== Short task ==
Reproduce the full listing that appears beneath this instruction exactly.

== Data section ==
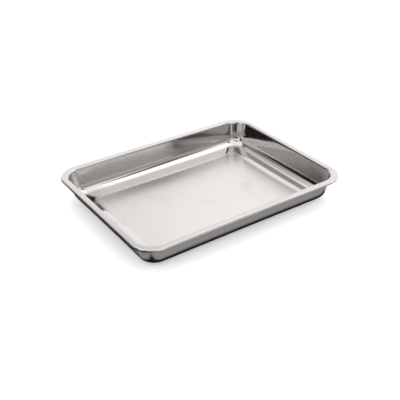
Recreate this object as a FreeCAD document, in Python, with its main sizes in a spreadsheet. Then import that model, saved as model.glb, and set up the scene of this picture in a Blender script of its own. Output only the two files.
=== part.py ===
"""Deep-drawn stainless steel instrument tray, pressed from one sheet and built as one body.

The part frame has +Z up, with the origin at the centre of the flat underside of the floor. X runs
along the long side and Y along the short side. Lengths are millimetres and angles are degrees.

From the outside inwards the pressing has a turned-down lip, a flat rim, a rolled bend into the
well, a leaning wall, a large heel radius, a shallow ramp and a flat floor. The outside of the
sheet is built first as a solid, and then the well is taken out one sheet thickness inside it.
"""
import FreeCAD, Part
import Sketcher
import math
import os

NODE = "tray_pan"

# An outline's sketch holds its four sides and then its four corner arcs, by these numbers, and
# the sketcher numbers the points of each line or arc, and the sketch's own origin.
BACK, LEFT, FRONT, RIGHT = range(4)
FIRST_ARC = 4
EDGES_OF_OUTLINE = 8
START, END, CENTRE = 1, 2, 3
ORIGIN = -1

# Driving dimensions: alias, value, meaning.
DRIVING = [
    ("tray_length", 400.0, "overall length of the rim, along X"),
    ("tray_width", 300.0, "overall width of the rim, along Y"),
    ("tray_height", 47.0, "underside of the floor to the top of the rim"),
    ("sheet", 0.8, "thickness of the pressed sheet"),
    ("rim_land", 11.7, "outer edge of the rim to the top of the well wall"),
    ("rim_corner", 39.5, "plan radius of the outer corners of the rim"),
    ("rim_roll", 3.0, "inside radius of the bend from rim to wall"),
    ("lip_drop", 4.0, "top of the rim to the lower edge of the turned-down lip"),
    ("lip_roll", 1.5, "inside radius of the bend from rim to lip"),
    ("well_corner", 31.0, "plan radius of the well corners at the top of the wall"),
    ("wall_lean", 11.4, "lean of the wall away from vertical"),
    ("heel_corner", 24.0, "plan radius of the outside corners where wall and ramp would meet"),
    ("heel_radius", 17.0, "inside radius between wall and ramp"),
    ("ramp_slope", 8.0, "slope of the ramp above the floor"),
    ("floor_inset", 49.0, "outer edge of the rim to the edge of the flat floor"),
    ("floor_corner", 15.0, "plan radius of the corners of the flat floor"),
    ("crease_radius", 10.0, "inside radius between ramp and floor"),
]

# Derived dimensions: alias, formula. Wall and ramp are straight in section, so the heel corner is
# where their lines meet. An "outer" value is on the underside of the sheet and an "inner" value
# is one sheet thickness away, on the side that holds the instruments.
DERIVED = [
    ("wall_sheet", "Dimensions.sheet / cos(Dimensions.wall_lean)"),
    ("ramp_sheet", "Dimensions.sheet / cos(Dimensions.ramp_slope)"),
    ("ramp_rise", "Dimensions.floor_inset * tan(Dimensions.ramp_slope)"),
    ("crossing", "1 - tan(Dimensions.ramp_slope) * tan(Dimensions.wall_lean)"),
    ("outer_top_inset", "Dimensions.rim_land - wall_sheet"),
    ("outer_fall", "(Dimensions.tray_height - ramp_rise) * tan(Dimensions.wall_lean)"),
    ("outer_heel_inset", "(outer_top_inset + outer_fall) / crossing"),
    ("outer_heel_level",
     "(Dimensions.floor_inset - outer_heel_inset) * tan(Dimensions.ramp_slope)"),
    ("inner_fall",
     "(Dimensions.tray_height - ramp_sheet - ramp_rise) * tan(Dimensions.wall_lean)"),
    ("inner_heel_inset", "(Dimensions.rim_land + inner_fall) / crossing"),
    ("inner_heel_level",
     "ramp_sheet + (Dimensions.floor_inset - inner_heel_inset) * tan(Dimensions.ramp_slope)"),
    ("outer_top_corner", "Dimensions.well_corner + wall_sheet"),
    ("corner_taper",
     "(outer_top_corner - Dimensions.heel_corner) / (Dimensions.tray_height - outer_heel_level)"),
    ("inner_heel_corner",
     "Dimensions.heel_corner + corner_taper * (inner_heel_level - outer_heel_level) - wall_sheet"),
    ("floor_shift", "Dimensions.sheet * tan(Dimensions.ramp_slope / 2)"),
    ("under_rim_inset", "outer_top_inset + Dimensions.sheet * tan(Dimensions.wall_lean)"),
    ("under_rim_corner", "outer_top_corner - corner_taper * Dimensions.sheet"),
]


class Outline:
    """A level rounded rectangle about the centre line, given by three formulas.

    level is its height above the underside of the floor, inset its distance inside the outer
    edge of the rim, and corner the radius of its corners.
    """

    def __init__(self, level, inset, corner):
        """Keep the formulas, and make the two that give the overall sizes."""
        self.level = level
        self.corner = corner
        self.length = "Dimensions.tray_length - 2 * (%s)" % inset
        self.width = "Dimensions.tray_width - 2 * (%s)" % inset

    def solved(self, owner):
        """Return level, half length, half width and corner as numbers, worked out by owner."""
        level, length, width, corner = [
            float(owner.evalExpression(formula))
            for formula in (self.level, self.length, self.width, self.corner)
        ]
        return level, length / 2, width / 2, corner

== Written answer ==
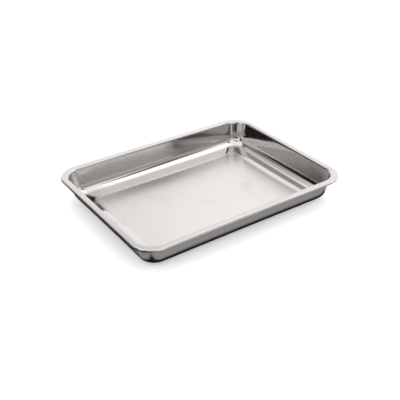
Recreate this object as a FreeCAD document, in Python, with its main sizes in a spreadsheet. Then import that model, saved as model.glb, and set up the scene of this picture in a Blender script of its own. Output only the two files.
=== part.py ===
"""Deep-drawn stainless steel instrument tray, pressed from one sheet and built as one body.

The part frame has +Z up, with the origin at the centre of the flat underside of the floor. X runs
along the long side and Y along the short side. Lengths are millimetres and angles are degrees.

From the outside inwards the pressing has a turned-down lip, a flat rim, a rolled bend into the
well, a leaning wall, a large heel radius, a shallow ramp and a flat floor. The outside of the
sheet is built first as a solid, and then the well is taken out one sheet thickness inside it.
"""
import FreeCAD, Part
import Sketcher
import math
import os

NODE = "tray_pan"

# An outline's sketch holds its four sides and then its four corner arcs, by these numbers, and
# the sketcher numbers the points of each line or arc, and the sketch's own origin.
BACK, LEFT, FRONT, RIGHT = range(4)
FIRST_ARC = 4
EDGES_OF_OUTLINE = 8
START, END, CENTRE = 1, 2, 3
ORIGIN = -1

# Driving dimensions: alias, value, meaning.
DRIVING = [
    ("tray_length", 400.0, "overall length of the rim, along X"),
    ("tray_width", 300.0, "overall width of the rim, along Y"),
    ("tray_height", 47.0, "underside of the floor to the top of the rim"),
    ("sheet", 0.8, "thickness of the pressed sheet"),
    ("rim_land", 11.7, "outer edge of the rim to the top of the well wall"),
    ("rim_corner", 39.5, "plan radius of the outer corners of the rim"),
    ("rim_roll", 3.0, "inside radius of the bend from rim to wall"),
    ("lip_drop", 4.0, "top of the rim to the lower edge of the turned-down lip"),
    ("lip_roll", 1.5, "inside radius of the bend from rim to lip"),
    ("well_corner", 31.0, "plan radius of the well corners at the top of the wall"),
    ("wall_lean", 11.4, "lean of the wall away from vertical"),
    ("heel_corner", 24.0, "plan radius of the outside corners where wall and ramp would meet"),
    ("heel_radius", 17.0, "inside radius between wall and ramp"),
    ("ramp_slope", 8.0, "slope of the ramp above the floor"),
    ("floor_inset", 49.0, "outer edge of the rim to the edge of the flat floor"),
    ("floor_corner", 15.0, "plan radius of the corners of the flat floor"),
    ("crease_radius", 10.0, "inside radius between ramp and floor"),
]

# Derived dimensions: alias, formula. Wall and ramp are straight in section, so the heel corner is
# where their lines meet. An "outer" value is on the underside of the sheet and an "inner" value
# is one sheet thickness away, on the side that holds the instruments.
DERIVED = [
    ("wall_sheet", "Dimensions.sheet / cos(Dimensions.wall_lean)"),
    ("ramp_sheet", "Dimensions.sheet / cos(Dimensions.ramp_slope)"),
    ("ramp_rise", "Dimensions.floor_inset * tan(Dimensions.ramp_slope)"),
    ("crossing", "1 - tan(Dimensions.ramp_slope) * tan(Dimensions.wall_lean)"),
    ("outer_top_inset", "Dimensions.rim_land - wall_sheet"),
    ("outer_fall", "(Dimensions.tray_height - ramp_rise) * tan(Dimensions.wall_lean)"),
    ("outer_heel_inset", "(outer_top_inset + outer_fall) / crossing"),
    ("outer_heel_level",
     "(Dimensions.floor_inset - outer_heel_inset) * tan(Dimensions.ramp_slope)"),
    ("inner_fall",
     "(Dimensions.tray_height - ramp_sheet - ramp_rise) * tan(Dimensions.wall_lean)"),
    ("inner_heel_inset", "(Dimensions.rim_land + inner_fall) / crossing"),
    ("inner_heel_level",
     "ramp_sheet + (Dimensions.floor_inset - inner_heel_inset) * tan(Dimensions.ramp_slope)"),
    ("outer_top_corner", "Dimensions.well_corner + wall_sheet"),
    ("corner_taper",
     "(outer_top_corner - Dimensions.heel_corner) / (Dimensions.tray_height - outer_heel_level)"),
    ("inner_heel_corner",
     "Dimensions.heel_corner + corner_taper * (inner_heel_level - outer_heel_level) - wall_sheet"),
    ("floor_shift", "Dimensions.sheet * tan(Dimensions.ramp_slope / 2)"),
    ("under_rim_inset", "outer_top_inset + Dimensions.sheet * tan(Dimensions.wall_lean)"),
    ("under_rim_corner", "outer_top_corner - corner_taper * Dimensions.sheet"),
]


class Outline:
    """A level rounded rectangle about the centre line, given by three formulas.

    level is its height above the underside of the floor, inset its distance inside the outer
    edge of the rim, and corner the radius of its corners.
    """

    def __init__(self, level, inset, corner):
        """Keep the formulas, and make the two that give the overall sizes."""
        self.level = level
        self.corner = corner
        self.length = "Dimensions.tray_length - 2 * (%s)" % inset
        self.width = "Dimensions.tray_width - 2 * (%s)" % inset

    def solved(self, owner):
        """Return level, half length, half width and corner as numbers, worked out by owner."""
        level, length, width, corner = [
            float(owner.evalExpression(formula))
            for formula in (self.level, self.length, self.width, self.corner)
        ]
        return level, length / 2, width / 2, corner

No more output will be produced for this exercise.